Task details
Word for word, restate every line of the material.

Recorded information
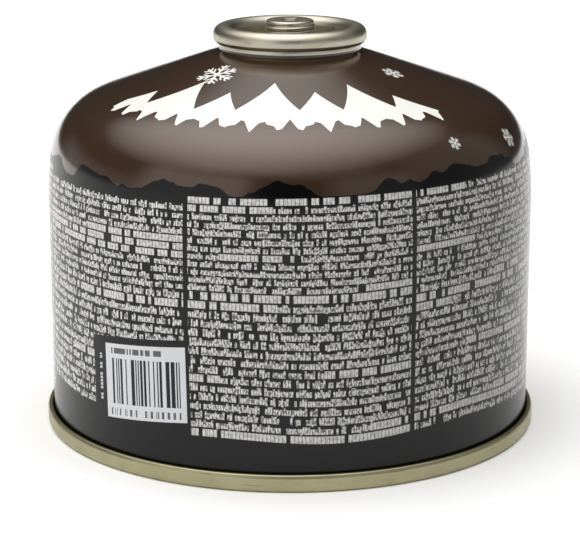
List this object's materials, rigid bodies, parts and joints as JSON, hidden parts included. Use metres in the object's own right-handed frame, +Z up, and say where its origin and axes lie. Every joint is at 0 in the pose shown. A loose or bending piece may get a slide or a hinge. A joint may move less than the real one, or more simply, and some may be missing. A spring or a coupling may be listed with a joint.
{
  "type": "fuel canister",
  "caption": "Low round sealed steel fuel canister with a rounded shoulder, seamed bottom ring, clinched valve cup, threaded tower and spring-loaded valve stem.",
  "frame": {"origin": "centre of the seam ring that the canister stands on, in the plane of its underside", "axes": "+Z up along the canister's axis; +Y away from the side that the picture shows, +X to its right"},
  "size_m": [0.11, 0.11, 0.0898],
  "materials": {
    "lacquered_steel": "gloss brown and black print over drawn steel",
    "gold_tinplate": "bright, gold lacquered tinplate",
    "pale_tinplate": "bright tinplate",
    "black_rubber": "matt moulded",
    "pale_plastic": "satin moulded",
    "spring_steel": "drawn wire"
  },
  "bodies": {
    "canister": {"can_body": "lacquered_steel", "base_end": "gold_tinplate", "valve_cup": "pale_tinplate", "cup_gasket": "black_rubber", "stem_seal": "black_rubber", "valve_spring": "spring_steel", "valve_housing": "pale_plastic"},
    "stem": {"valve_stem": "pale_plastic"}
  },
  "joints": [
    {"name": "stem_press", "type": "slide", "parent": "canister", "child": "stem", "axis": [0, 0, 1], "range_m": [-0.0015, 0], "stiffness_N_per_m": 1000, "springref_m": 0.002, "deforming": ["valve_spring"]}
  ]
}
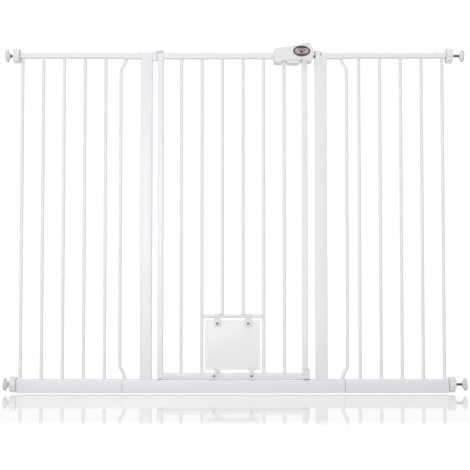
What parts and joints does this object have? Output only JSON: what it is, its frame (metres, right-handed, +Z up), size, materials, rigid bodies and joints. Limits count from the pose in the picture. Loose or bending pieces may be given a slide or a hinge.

The result
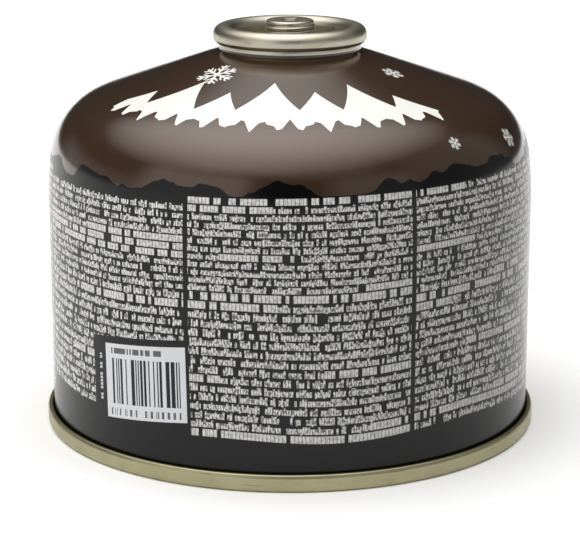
List this object's materials, rigid bodies, parts and joints as JSON, hidden parts included. Use metres in the object's own right-handed frame, +Z up, and say where its origin and axes lie. Every joint is at 0 in the pose shown. A loose or bending piece may get a slide or a hinge. A joint may move less than the real one, or more simply, and some may be missing. A spring or a coupling may be listed with a joint.
{
  "type": "fuel canister",
  "caption": "Low round sealed steel fuel canister with a rounded shoulder, seamed bottom ring, clinched valve cup, threaded tower and spring-loaded valve stem.",
  "frame": {"origin": "centre of the seam ring that the canister stands on, in the plane of its underside", "axes": "+Z up along the canister's axis; +Y away from the side that the picture shows, +X to its right"},
  "size_m": [0.11, 0.11, 0.0898],
  "materials": {
    "lacquered_steel": "gloss brown and black print over drawn steel",
    "gold_tinplate": "bright, gold lacquered tinplate",
    "pale_tinplate": "bright tinplate",
    "black_rubber": "matt moulded",
    "pale_plastic": "satin moulded",
    "spring_steel": "drawn wire"
  },
  "bodies": {
    "canister": {"can_body": "lacquered_steel", "base_end": "gold_tinplate", "valve_cup": "pale_tinplate", "cup_gasket": "black_rubber", "stem_seal": "black_rubber", "valve_spring": "spring_steel", "valve_housing": "pale_plastic"},
    "stem": {"valve_stem": "pale_plastic"}
  },
  "joints": [
    {"name": "stem_press", "type": "slide", "parent": "canister", "child": "stem", "axis": [0, 0, 1], "range_m": [-0.0015, 0], "stiffness_N_per_m": 1000, "springref_m": 0.002, "deforming": ["valve_spring"]}
  ]
}
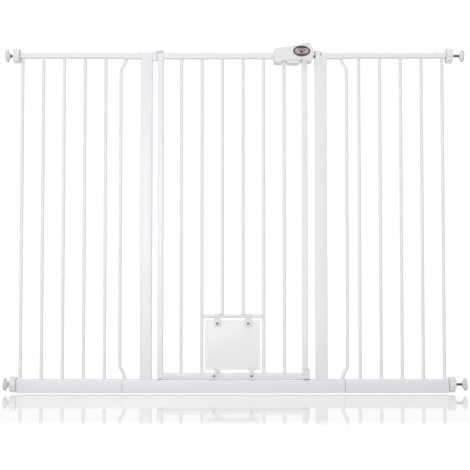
What parts and joints does this object have? Output only JSON: what it is, its frame (metres, right-handed, +Z up), size, materials, rigid bodies and joints. Limits count from the pose in the picture. Loose or bending pieces may be given a slide or a hinge.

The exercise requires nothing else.